J.P.S. Brown

Joseph Paul Summers Brown was born in Nogales, Arizona in 1930. His family has been cattlemen in Mexico and Arizona for six generations. He graduated from Saint Michaels High School in Santa Fe in 1948 and from Notre Dame University in 1952. He worked as a reporter on two Arizona newspapers and the El Paso Herald-Post until 1954.

Commissioned a second lieutenant in the U.S. Marine Corps in 1955, he served as an infantry platoon commander in Japan. Transferred to Marine Corp Mountain Leadership School at Bridgeport, California in 1956, he served as an instructor-guide in military rock climbing and animal packing.
Released from the Marines in 1958, he moved to Mexico to trade in cattle and horses.
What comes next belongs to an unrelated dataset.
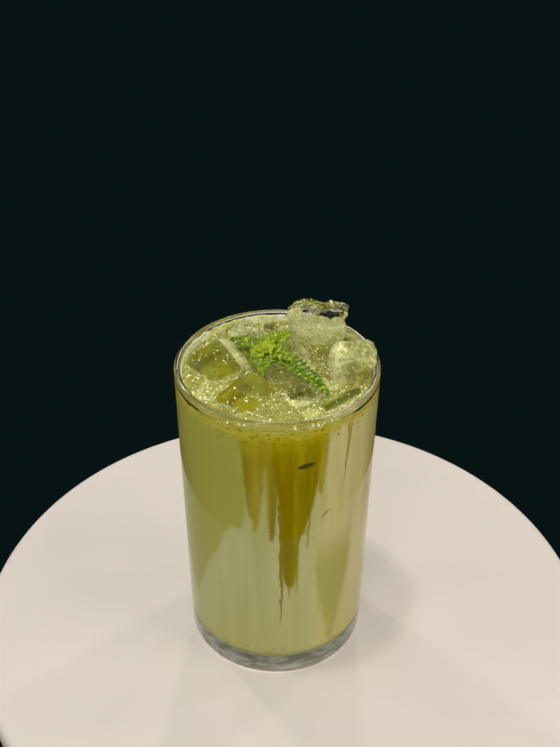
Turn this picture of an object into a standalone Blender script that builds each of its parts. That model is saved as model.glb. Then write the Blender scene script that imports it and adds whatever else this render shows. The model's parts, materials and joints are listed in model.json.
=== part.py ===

He moved to Navojoa, Sonora in 1960 to buy cattle for American rodeo. He rode the horseshoe trails of the Sierra Madre Occidental in Chihuahua and ranched on the desert of the Sea of Cortez in Sonora.
He boxed professionally in Mexico from 1960 until 1964 and began writing his first novel, Jim Kane. In 1968, he worked on Art Linkletter's Lida, Nevada ranch.

Jim Kane was published in 1970 by Dial Press in New York and made into the movie Pocket Money with Paul Newman and Lee Marvin in 1972.
The Outfit, based on his Nevada experience was published by Dial in 1972. He ranched in Arizona until 1977 when he began providing cattle and horses for Western movie productions in Tucson.
Other fiction that he has written include The Forests of the Night, was publish by Dial Press in 1974. Keep the Devil Waiting was published by Bantam in 1992. The Blooded Stock, The Horseman, Ladino and Native Born were published by Bantam and Doubleday during the years between 1989 and 1994.
His book of short stories titled The Cinnamon Colt was published by Doubleday in 1996. Steeldust was published by MQM Publishing, a company owned by Brown, in 1997.
All these ten novels are still available, republished by Authors Guild.

The World in Pancho's Eye was published by University of New Mexico Press in October, 2007 and chosen as one of Ten Most Notable Books of 2007 by the Arizona Historical Society; also Wolves At Our Door, published by UNM Press April, 2008 was picked as one of Ten Most Notable Books of 2008 by the Arizona Historical Society. This book was also one of three finalists for the Spur Award that was given for Best Long Novel of 2008 by The Western Writers of America.

Other awards include the Will James Society's Big Enough Award that he received for literary achievement in the cowboy tradition in 1999.
He also received the Arizona Historical Society's Lawrence Clark Powell Award for lifetime achievement in Southwestern letters in 2003.